It's a very nice story about the seagulls saving the second year in Zion's harvest, such that it could be taken as a miracle and a statue commissioned.

But no one in the church ever discusses 1855 in Deseret... It was quite harrowing, as you can read. The seagulls let the saints down.



Here's an excerpt from what I think is a reliable source:

"The first pioneers from The Church of Jesus Christ of Latter-day Saints settled in present day Utah in July of 1847. In 1855, a series of natural disasters created conditions leading to a widespread famine for the first settlers of Utah. Most significantly, swarms of grasshoppers had destroyed the previous year’s crops, leaving many settlers without adequate food in early 1855. Food supplies and agricultural productivity became dire as a hot dry summer and light runoff from the mountains caused a severe drought. That summer, grasshoppers again ‘devoured every living thing in sight’ leaving the pioneers with a depleted crop and no grass for cattle.

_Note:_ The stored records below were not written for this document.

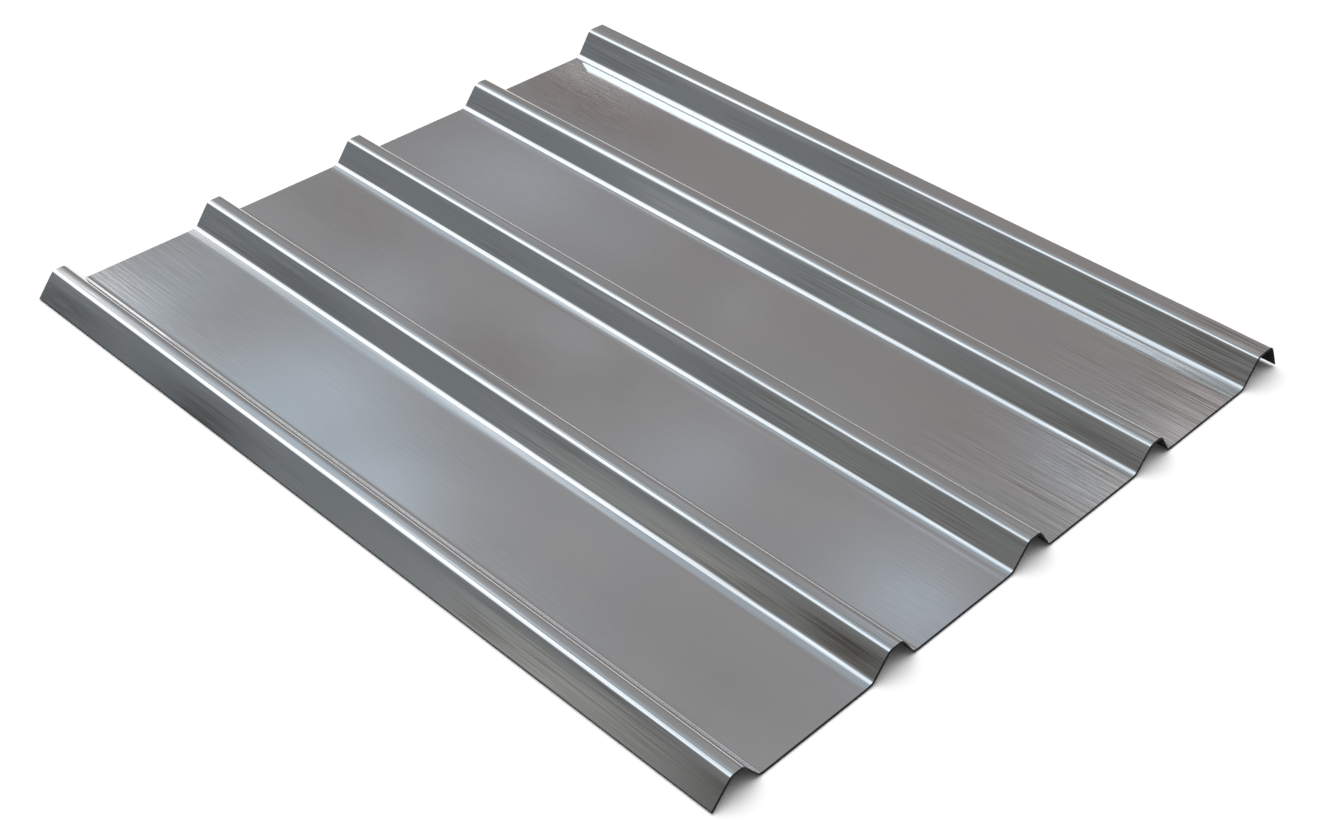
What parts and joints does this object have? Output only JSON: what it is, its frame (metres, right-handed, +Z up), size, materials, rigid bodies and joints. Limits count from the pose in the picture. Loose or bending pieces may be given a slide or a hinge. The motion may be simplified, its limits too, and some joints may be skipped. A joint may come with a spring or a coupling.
{
  "type": "trapezoidal metal cladding sheet",
  "caption": "Rolled metal roofing or wall sheet with trapezoidal ribs, flat pans, an underlap edge and a taller overlap edge.",
  "frame": {"origin": "centre of the outer box, on the floor plane that the pans lie on", "axes": "+X across the ribs from the underlap edge to the overlap edge, +Y along the ribs, +Z up out of the pans"},
  "size_m": [0.8592, 0.99, 0.033],
  "materials": {
    "sheet_metal": "bare mill-finish metal, semi-gloss, with faint rolling streaks"
  },
  "bodies": {
    "root": {"profiled_sheet": "sheet_metal"}
  },
  "joints": []
}
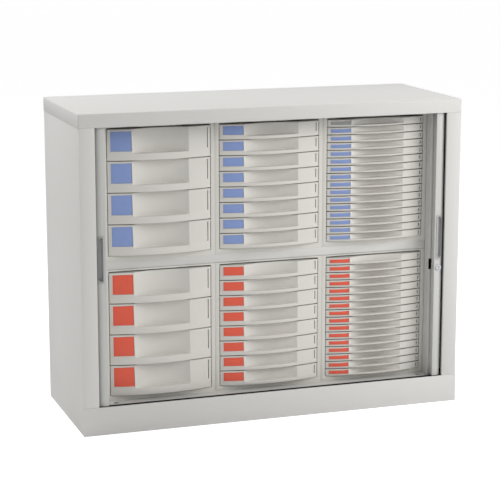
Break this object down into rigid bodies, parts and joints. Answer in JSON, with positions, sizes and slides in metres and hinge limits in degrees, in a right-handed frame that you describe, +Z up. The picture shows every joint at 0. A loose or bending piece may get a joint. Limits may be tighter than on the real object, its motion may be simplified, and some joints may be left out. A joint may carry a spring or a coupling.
{
  "type": "small parts drawer cabinet",
  "caption": "Low steel cabinet with two side-opening tambour shutters, open on rows of tall, medium and thin small-parts drawers with label cards.",
  "frame": {"origin": "middle of the footprint, on the floor", "axes": "+X along the front to the right as seen from the front, +Y from the front to the back, +Z up"},
  "size_m": [1.2, 0.46, 0.955],
  "materials": {
    "carcase_steel": "satin powder coat",
    "bar_coated_metal": "satin coat",
    "drawer_plastic": "smooth moulded",
    "housing_plastic": "smooth moulded",
    "slat_plastic": "smooth extruded",
    "handle_plastic": "fine matt",
    "track_plastic": "slippery matt",
    "zinc_plated_steel": "zinc plated",
    "lock_chrome": "polished"
  },
  "bodies": {
    "carcase": {"top_panel": "carcase_steel", "left_side_panel": "carcase_steel", "right_side_panel": "carcase_steel", "back_panel": "carcase_steel", "base_and_plinth": "carcase_steel", "centre_shelf": "carcase_steel", "pocket_liners_and_shelf_clips": "carcase_steel", "levelling_feet": "zinc_plated_steel", "shutter_tracks": "track_plastic", "tall_drawer_housings": "housing_plastic", "medium_drawer_housings": "housing_plastic", "thin_drawer_housings": "housing_plastic", "left_curtain": "slat_plastic", "right_curtain": "slat_plastic"},
    "left_shutter": {"left_lead_bar": "bar_coated_metal", "left_handle": "handle_plastic"},
    "right_shutter": {"right_lead_bar": "bar_coated_metal", "right_handle": "handle_plastic"},
    "lock_barrel": {"lock_barrel": "lock_chrome"},
    "lock_bolt": {"lock_bolt": "zinc_plated_steel"},
    "lower_tall_drawer_1": {"lower_tall_drawer_1": "drawer_plastic"},
    "lower_tall_drawer_2": {"lower_tall_drawer_2": "drawer_plastic"},
    "lower_tall_drawer_3": {"lower_tall_drawer_3": "drawer_plastic"},
    "lower_tall_drawer_4": {"lower_tall_drawer_4": "drawer_plastic"},
    "upper_tall_drawer_1": {"upper_tall_drawer_1": "drawer_plastic"},
    "upper_tall_drawer_2": {"upper_tall_drawer_2": "drawer_plastic"},
    "upper_tall_drawer_3": {"upper_tall_drawer_3": "drawer_plastic"},
    "upper_tall_drawer_4": {"upper_tall_drawer_4": "drawer_plastic"},
    "lower_medium_drawer_1": {"lower_medium_drawer_1": "drawer_plastic"},
    "lower_medium_drawer_2": {"lower_medium_drawer_2": "drawer_plastic"},
    "lower_medium_drawer_3": {"lower_medium_drawer_3": "drawer_plastic"},
    "lower_medium_drawer_4": {"lower_medium_drawer_4": "drawer_plastic"},
    "lower_medium_drawer_5": {"lower_medium_drawer_5": "drawer_plastic"},
    "lower_medium_drawer_6": {"lower_medium_drawer_6": "drawer_plastic"},
    "lower_medium_drawer_7": {"lower_medium_drawer_7": "drawer_plastic"},
    "lower_medium_drawer_8": {"lower_medium_drawer_8": "drawer_plastic"},
    "upper_medium_drawer_1": {"upper_medium_drawer_1": "drawer_plastic"},
    "upper_medium_drawer_2": {"upper_medium_drawer_2": "drawer_plastic"},
    "upper_medium_drawer_3": {"upper_medium_drawer_3": "drawer_plastic"},
    "upper_medium_drawer_4": {"upper_medium_drawer_4": "drawer_plastic"},
    "upper_medium_drawer_5": {"upper_medium_drawer_5": "drawer_plastic"},
    "upper_medium_drawer_6": {"upper_medium_drawer_6": "drawer_plastic"},
    "upper_medium_drawer_7": {"upper_medium_drawer_7": "drawer_plastic"},
    "upper_medium_drawer_8": {"upper_medium_drawer_8": "drawer_plastic"},
    "lower_thin_drawers_1_2": {"lower_thin_drawers_1_2": "drawer_plastic"},
    "lower_thin_drawers_3_4": {"lower_thin_drawers_3_4": "drawer_plastic"},
    "lower_thin_drawers_5_6": {"lower_thin_drawers_5_6": "drawer_plastic"},
    "lower_thin_drawers_7_8": {"lower_thin_drawers_7_8": "drawer_plastic"},
    "lower_thin_drawers_9_10": {"lower_thin_drawers_9_10": "drawer_plastic"},
    "lower_thin_drawers_11_12": {"lower_thin_drawers_11_12": "drawer_plastic"},
    "lower_thin_drawers_13_14": {"lower_thin_drawers_13_14": "drawer_plastic"},
    "lower_thin_drawers_15_16": {"lower_thin_drawers_15_16": "drawer_plastic"},
    "upper_thin_drawers_1_2": {"upper_thin_drawers_1_2": "drawer_plastic"},
    "upper_thin_drawers_3_4": {"upper_thin_drawers_3_4": "drawer_plastic"},
    "upper_thin_drawers_5_6": {"upper_thin_drawers_5_6": "drawer_plastic"},
    "upper_thin_drawers_7_8": {"upper_thin_drawers_7_8": "drawer_plastic"},
    "upper_thin_drawers_9_10": {"upper_thin_drawers_9_10": "drawer_plastic"},
    "upper_thin_drawers_11_12": {"upper_thin_drawers_11_12": "drawer_plastic"},
    "upper_thin_drawers_13_14": {"upper_thin_drawers_13_14": "drawer_plastic"},
    "upper_thin_drawers_15_16": {"upper_thin_drawers_15_16": "drawer_plastic"}
  },
  "joints": [
    {"name": "left_shutter_slide", "type": "slide", "parent": "carcase", "child": "left_shutter", "axis": [-1, 0, 0], "range_m": [-0.52, 0], "deforming": ["left_curtain"]},
    {"name": "right_shutter_slide", "type": "slide", "parent": "carcase", "child": "right_shutter", "axis": [1, 0, 0], "range_m": [-0.52, 0], "deforming": ["right_curtain"]},
    {"name": "lock_bolt_slide", "type": "slide", "parent": "right_shutter", "child": "lock_bolt", "axis": [1, 0, 0], "range_m": [-0.012, 0]},
    {"name": "lock_turn", "type": "hinge", "parent": "right_shutter", "child": "lock_barrel", "pos_m": [0.5348, -0.22, 0.432], "axis": [0, 1, 0], "range_deg": [-90, 0]},
    {"name": "lower_tall_drawer_1_slide", "type": "slide", "parent": "carcase", "child": "lower_tall_drawer_1", "axis": [0, -1, 0], "range_m": [0, 0.3]},
    {"name": "lower_tall_drawer_2_slide", "type": "slide", "parent": "carcase", "child": "lower_tall_drawer_2", "axis": [0, -1, 0], "range_m": [0, 0.3]},
    {"name": "lower_tall_drawer_3_slide", "type": "slide", "parent": "carcase", "child": "lower_tall_drawer_3", "axis": [0, -1, 0], "range_m": [0, 0.3]},
    {"name": "lower_tall_drawer_4_slide", "type": "slide", "parent": "carcase", "child": "lower_tall_drawer_4", "axis": [0, -1, 0], "range_m": [0, 0.3]},
    {"name": "upper_tall_drawer_1_slide", "type": "slide", "parent": "carcase", "child": "upper_tall_drawer_1", "axis": [0, -1, 0], "range_m": [0, 0.3]},
    {"name": "upper_tall_drawer_2_slide", "type": "slide", "parent": "carcase", "child": "upper_tall_drawer_2", "axis": [0, -1, 0], "range_m": [0, 0.3]},
    {"name": "upper_tall_drawer_3_slide", "type": "slide", "parent": "carcase", "child": "upper_tall_drawer_3", "axis": [0, -1, 0], "range_m": [0, 0.3]},
    {"name": "upper_tall_drawer_4_slide", "type": "slide", "parent": "carcase", "child": "upper_tall_drawer_4", "axis": [0, -1, 0], "range_m": [0, 0.3]},
    {"name": "lower_medium_drawer_1_slide", "type": "slide", "parent": "carcase", "child": "lower_medium_drawer_1", "axis": [0, -1, 0], "range_m": [0, 0.3]},
    {"name": "lower_medium_drawer_2_slide", "type": "slide", "parent": "carcase", "child": "lower_medium_drawer_2", "axis": [0, -1, 0], "range_m": [0, 0.3]},
    {"name": "lower_medium_drawer_3_slide", "type": "slide", "parent": "carcase", "child": "lower_medium_drawer_3", "axis": [0, -1, 0], "range_m": [0, 0.3]},
    {"name": "lower_medium_drawer_4_slide", "type": "slide", "parent": "carcase", "child": "lower_medium_drawer_4", "axis": [0, -1, 0], "range_m": [0, 0.3]},
    {"name": "lower_medium_drawer_5_slide", "type": "slide", "parent": "carcase", "child": "lower_medium_drawer_5", "axis": [0, -1, 0], "range_m": [0, 0.3]},
    {"name": "lower_medium_drawer_6_slide", "type": "slide", "parent": "carcase", "child": "lower_medium_drawer_6", "axis": [0, -1, 0], "range_m": [0, 0.3]},
    {"name": "lower_medium_drawer_7_slide", "type": "slide", "parent": "carcase", "child": "lower_medium_drawer_7", "axis": [0, -1, 0], "range_m": [0, 0.3]},
    {"name": "lower_medium_drawer_8_slide", "type": "slide", "parent": "carcase", "child": "lower_medium_drawer_8", "axis": [0, -1, 0], "range_m": [0, 0.3]},
    {"name": "upper_medium_drawer_1_slide", "type": "slide", "parent": "carcase", "child": "upper_medium_drawer_1", "axis": [0, -1, 0], "range_m": [0, 0.3]},
    {"name": "upper_medium_drawer_2_slide", "type": "slide", "parent": "carcase", "child": "upper_medium_drawer_2", "axis": [0, -1, 0], "range_m": [0, 0.3]},
    {"name": "upper_medium_drawer_3_slide", "type": "slide", "parent": "carcase", "child": "upper_medium_drawer_3", "axis": [0, -1, 0], "range_m": [0, 0.3]},
    {"name": "upper_medium_drawer_4_slide", "type": "slide", "parent": "carcase", "child": "upper_medium_drawer_4", "axis": [0, -1, 0], "range_m": [0, 0.3]},
    {"name": "upper_medium_drawer_5_slide", "type": "slide", "parent": "carcase", "child": "upper_medium_drawer_5", "axis": [0, -1, 0], "range_m": [0, 0.3]},
    {"name": "upper_medium_drawer_6_slide", "type": "slide", "parent": "carcase", "child": "upper_medium_drawer_6", "axis": [0, -1, 0], "range_m": [0, 0.3]},
    {"name": "upper_medium_drawer_7_slide", "type": "slide", "parent": "carcase", "child": "upper_medium_drawer_7", "axis": [0, -1, 0], "range_m": [0, 0.3]},
    {"name": "upper_medium_drawer_8_slide", "type": "slide", "parent": "carcase", "child": "upper_medium_drawer_8", "axis": [0, -1, 0], "range_m": [0, 0.3]},
    {"name": "lower_thin_drawers_1_2_slide", "type": "slide", "parent": "carcase", "child": "lower_thin_drawers_1_2", "axis": [0, -1, 0], "range_m": [0, 0.3]},
    {"name": "lower_thin_drawers_3_4_slide", "type": "slide", "parent": "carcase", "child": "lower_thin_drawers_3_4", "axis": [0, -1, 0], "range_m": [0, 0.3]},
    {"name": "lower_thin_drawers_5_6_slide", "type": "slide", "parent": "carcase", "child": "lower_thin_drawers_5_6", "axis": [0, -1, 0], "range_m": [0, 0.3]},
    {"name": "lower_thin_drawers_7_8_slide", "type": "slide", "parent": "carcase", "child": "lower_thin_drawers_7_8", "axis": [0, -1, 0], "range_m": [0, 0.3]},
    {"name": "lower_thin_drawers_9_10_slide", "type": "slide", "parent": "carcase", "child": "lower_thin_drawers_9_10", "axis": [0, -1, 0], "range_m": [0, 0.3]},
    {"name": "lower_thin_drawers_11_12_slide", "type": "slide", "parent": "carcase", "child": "lower_thin_drawers_11_12", "axis": [0, -1, 0], "range_m": [0, 0.3]},
    {"name": "lower_thin_drawers_13_14_slide", "type": "slide", "parent": "carcase", "child": "lower_thin_drawers_13_14", "axis": [0, -1, 0], "range_m": [0, 0.3]},
    {"name": "lower_thin_drawers_15_16_slide", "type": "slide", "parent": "carcase", "child": "lower_thin_drawers_15_16", "axis": [0, -1, 0], "range_m": [0, 0.3]},
    {"name": "upper_thin_drawers_1_2_slide", "type": "slide", "parent": "carcase", "child": "upper_thin_drawers_1_2", "axis": [0, -1, 0], "range_m": [0, 0.3]},
    {"name": "upper_thin_drawers_3_4_slide", "type": "slide", "parent": "carcase", "child": "upper_thin_drawers_3_4", "axis": [0, -1, 0], "range_m": [0, 0.3]},
    {"name": "upper_thin_drawers_5_6_slide", "type": "slide", "parent": "carcase", "child": "upper_thin_drawers_5_6", "axis": [0, -1, 0], "range_m": [0, 0.3]},
    {"name": "upper_thin_drawers_7_8_slide", "type": "slide", "parent": "carcase", "child": "upper_thin_drawers_7_8", "axis": [0, -1, 0], "range_m": [0, 0.3]},
    {"name": "upper_thin_drawers_9_10_slide", "type": "slide", "parent": "carcase", "child": "upper_thin_drawers_9_10", "axis": [0, -1, 0], "range_m": [0, 0.3]},
    {"name": "upper_thin_drawers_11_12_slide", "type": "slide", "parent": "carcase", "child": "upper_thin_drawers_11_12", "axis": [0, -1, 0], "range_m": [0, 0.3]},
    {"name": "upper_thin_drawers_13_14_slide", "type": "slide", "parent": "carcase", "child": "upper_thin_drawers_13_14", "axis": [0, -1, 0], "range_m": [0, 0.3]},
    {"name": "upper_thin_drawers_15_16_slide", "type": "slide", "parent": "carcase", "child": "upper_thin_drawers_15_16", "axis": [0, -1, 0], "range_m": [0, 0.3]}
  ],
  "couplings": [
    {"joint": "lock_turn", "follows": "lock_bolt_slide", "rad_per_m": 130.89}
  ]
}
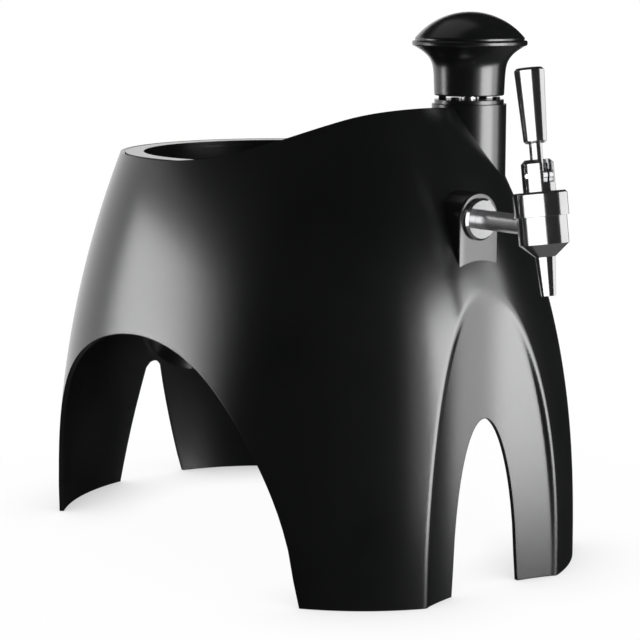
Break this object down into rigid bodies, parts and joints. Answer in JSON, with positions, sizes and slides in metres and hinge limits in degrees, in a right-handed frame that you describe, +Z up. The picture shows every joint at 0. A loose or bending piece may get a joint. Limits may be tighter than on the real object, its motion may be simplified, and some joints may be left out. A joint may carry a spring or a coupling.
{
  "type": "mini keg beer dispenser",
  "caption": "Table dispenser for a small party keg: arched black shell with a round keg well, a hand air pump and a chrome lever tap.",
  "frame": {"origin": "middle of the object's outline, on the counter", "axes": "+Z up, -Y towards the tap's front, +X to the side that carries the pump"},
  "size_m": [0.2598, 0.4198, 0.341],
  "materials": {
    "shell_black": "fine-grained satin black moulding",
    "inner_gloss": "smooth glossy black moulding",
    "pump_black": "smooth satin black moulding",
    "chrome": "polished chrome plate",
    "steel": "plain stainless steel",
    "nylon": "natural nylon",
    "barrel_clear": "grey moulded barrel",
    "rubber": "black rubber"
  },
  "bodies": {
    "housing": {"housing_shell": "shell_black", "keg_liner": "inner_gloss", "keg_ring": "inner_gloss", "front_deck": "inner_gloss", "liner_screws": "steel", "deck_screws": "steel", "pump_sleeve": "pump_black", "pump_guide": "pump_black", "pump_barrel": "barrel_clear", "barrel_gland": "nylon", "check_valve": "rubber", "air_barb": "nylon", "tap_rose": "chrome", "tap_shank": "chrome", "shank_washer": "rubber", "shank_nut": "steel", "beer_barb": "steel", "tap_body": "chrome", "tap_nozzle": "chrome", "tap_collar": "chrome", "tap_bonnet": "chrome", "lever_pin": "steel"},
    "pump_handle": {"pump_cap": "pump_black", "pump_grip": "pump_black", "pump_rod": "steel", "pump_piston": "nylon", "piston_seal": "rubber"},
    "lever": {"tap_lever": "chrome", "tap_handle": "chrome"},
    "valve": {"valve_stem": "steel", "valve_disc": "rubber"}
  },
  "joints": [
    {"name": "pump_stroke", "type": "slide", "parent": "housing", "child": "pump_handle", "axis": [0, 0, 1], "range_m": [0, 0.06]},
    {"name": "lever_swing", "type": "hinge", "parent": "housing", "child": "lever", "pos_m": [0, -0.19015, 0.25108], "axis": [1, 0, 0], "range_deg": [0, 35]},
    {"name": "valve_slide", "type": "slide", "parent": "housing", "child": "valve", "axis": [0, -0.1478, -0.989], "range_m": [0, 0.0016]}
  ],
  "couplings": [
    {"joint": "valve_slide", "follows": "lever_swing", "m_per_rad": 0.0026192}
  ]
}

"According to the Daily National Intelligencer, ‘Mormons, in their colony far remote from the markets of the East and the West alike, may be reduced to a famine by the swarms of grasshoppers’.11 Most residents did not have sufficient grain to last the whole winter and many lacked enough grain to last just one month.12 An influx of immigrants in 1855 made a desperate situation worse.

The winter of 1855–1856 was the most severe winter experienced by these early settlers. In February of 1856, Heber C. Kimball, an official of the Church, wrote that there was ‘scarcely any grain in the country, and there are thousands that have none at all’ and that the food shortage was ‘universal through all the settlements’. The loss of an estimated 50% to 80% of the settlers’ cattle made the food shortage problem all the more catastrophic. Households were placed on a ration of one-half pound of breadstuff per day by the Church leadership, and any surplus was to be donated to individuals who were without any food.12 Journal excerpts detail ways in which mothers attempted to provide sustenance for their children. One mother tried to enhance her ‘meager supply of flour by mixing it with sawdust – a failure it turned out’. Individuals living near Utah Lake were able to supplement their diet with fish, but most settlers subsisted on a food supply so inadequate that they were driven to eat roots and thistles."

https://www.ncbi.nlm.nih.gov/pmc/articles/PMC5532803/

The except above is from a paper studying the effects of famine 'in utero'.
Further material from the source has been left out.